His haunting illustrations from the early stages of his recovery – featuring a screaming figure with his eyes scratched out, a limbless man, a nude figure holding his four-faced head in his hands, and a weeping sun, inter alia – give way to eerie figures composed of tubular structures, and finally to images of freedom and hope. The third collage, Je quitte Saint-Cloud (I Am Leaving Saint-Cloud) shows a classical statue fleeing on horseback through a star-studded sky, and the final illustration, La Destinée de l’oiseleur (The Fate of the Bird-Catcher) shows an outstretched hand, allowing Cocteau himself (the self-portrait on p. 27 titled Oiseau) to fly away at last. ‘The drawings done under the influence of opium are a marvel. They allow us a glimpse into the life of a tortured soul who cries out in lines that excite the senses and cause us to wonder about the daily nightmare of addiction’ (Emboden, p. 36).
Addressed to ‘opium smokers, the sick, and those unknown friends found through books who are the only excuse for writing’ (trans.), Opium was perhaps unsurprisingly taken up by the American Beat poets.
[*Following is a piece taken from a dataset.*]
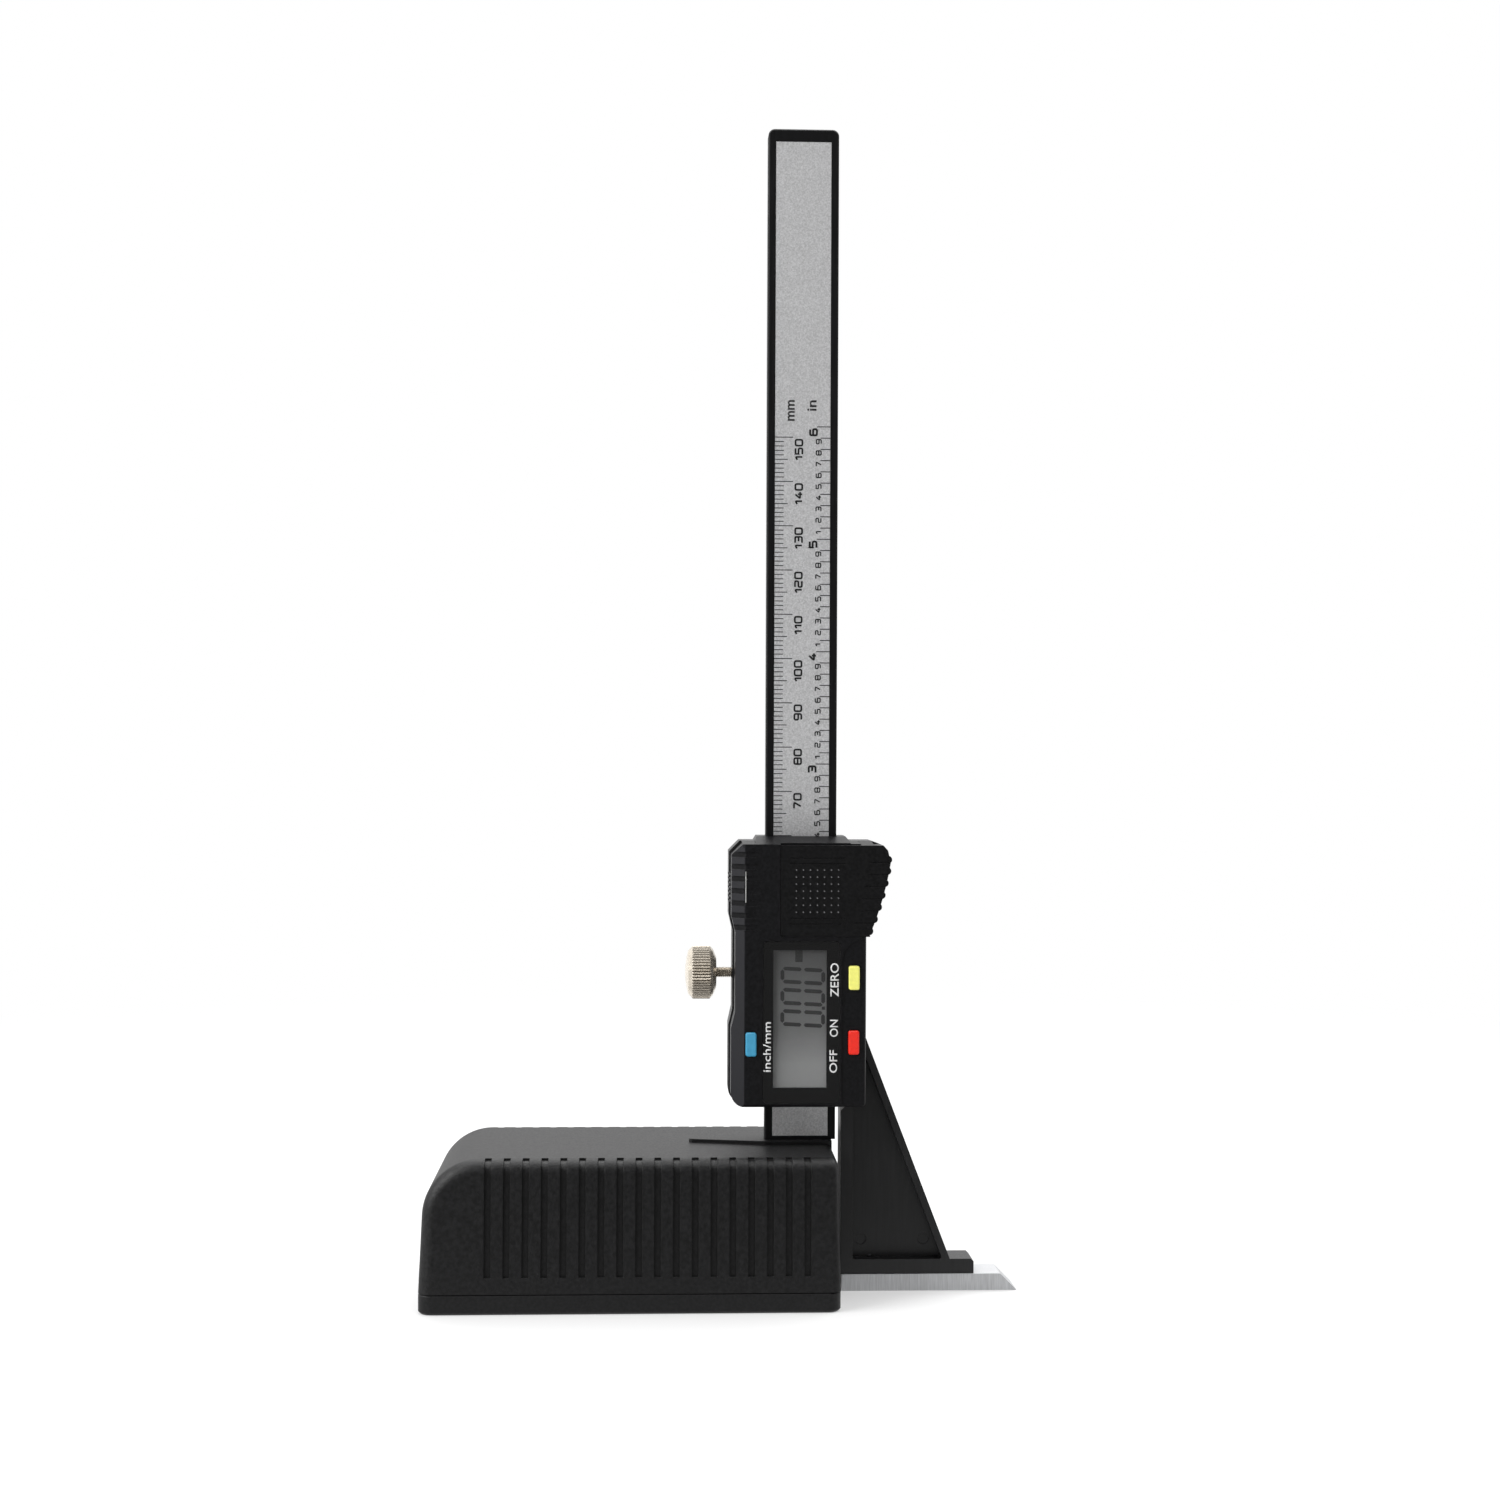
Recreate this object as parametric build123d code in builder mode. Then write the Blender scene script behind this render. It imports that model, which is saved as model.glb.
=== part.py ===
from build123d import *

import os
from math import atan2, cos, radians, tan

# Digital height gauge: a plastic caliper head and beam standing in a moulded base,
# with a chisel-ended scriber blade on a ribbed bracket.
# Millimetres. +X to the right (the blade's end), +Y to the back, +Z up.
# The origin is on the surface it stands on, below the middle of the beam.

os.makedirs("parts", exist_ok=True)

# ---------------------------------------------------------------- driving dimensions

# fits
running_clearance = 0.1       # slider on the beam, buttons in the housing
seat_clearance = 0.05         # parts that are fixed in a pocket
end_clearance = 0.3           # blind ends, and covers over what they hold
screw_head_clearance = 0.1

# base
base_length = 91.5            # left end to right end, at the foot
base_depth = 47.0             # front to back, at the foot
base_height = 33.0            # standing surface to the flat top
base_end_from_beam = 7.8      # beam centre line to the base's right end
plate_thickness = 4.4
plate_chamfer = 0.5
seam_chamfer = 0.35           # plate's top edge, for the line below the cover
cover_wall = 2.2
side_draft = 2.3              # degrees
end_draft = 1.4               # degrees, at the beam's end
nose_radius = 12.5            # round of the end away from the beam
edge_radius = 3.0             # long top edges and the corners seen from above
end_radius = 1.8              # edges of the end face beside the beam
groove_count = 18
groove_pitch = 4.07
groove_width = 1.45
groove_depth = 0.5
groove_end_margin = 6.6       # base's right end to the last groove
groove_foot = 7.9             # height of the lower ends of the grooves
groove_reach = 4.2            # from the base's side in over the top edge
inner_rib_count = 3
inner_rib_pitch = 18.3
inner_rib_start = 22.9        # base's left end to the first inner rib
inner_rib_thickness = 1.2
inner_rib_drop = 7.0
boss_diameter = 6.6
boss_inset_x = 7.6            # base's end to a boss's axis
boss_inset_y = 7.2
boss_pilot_diameter = 2.2
boss_pilot_depth = 14.0
lip_height = 1.3
lip_thickness = 1.2
magnet_diameter = 12.0
magnet_thickness = 3.0
magnet_inset_x = 20.0
magnet_inset_y = 12.0
base_screw_head = 5.4
base_screw_shank = 2.1
base_screw_length = 12.0
countersunk_sink = 0.2        # screw heads below the face they are let into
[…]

The book featured on the shelves of William S. Burroughs’s library, which so impressed Allen Ginsberg and Jack Kerouac in the mid-1940s. Although Burroughs does not name Cocteau’s Opium in his preface to Junkie (1953), he would later explicitly acknowledge its importance: ‘I always had a romantic literary relationship to drugs, like you find in De Quincey or in Cocteau’s Opium’ (Lane, p. 106).
Crosland, p. 229; not in Carteret (cf. vol III, p. 107). See Arnaud, Jean Cocteau: a Life (2016); Emboden, The Visual Art of Jean Cocteau (1989); Lane, The French Genealogy of the Beat Generation (2017).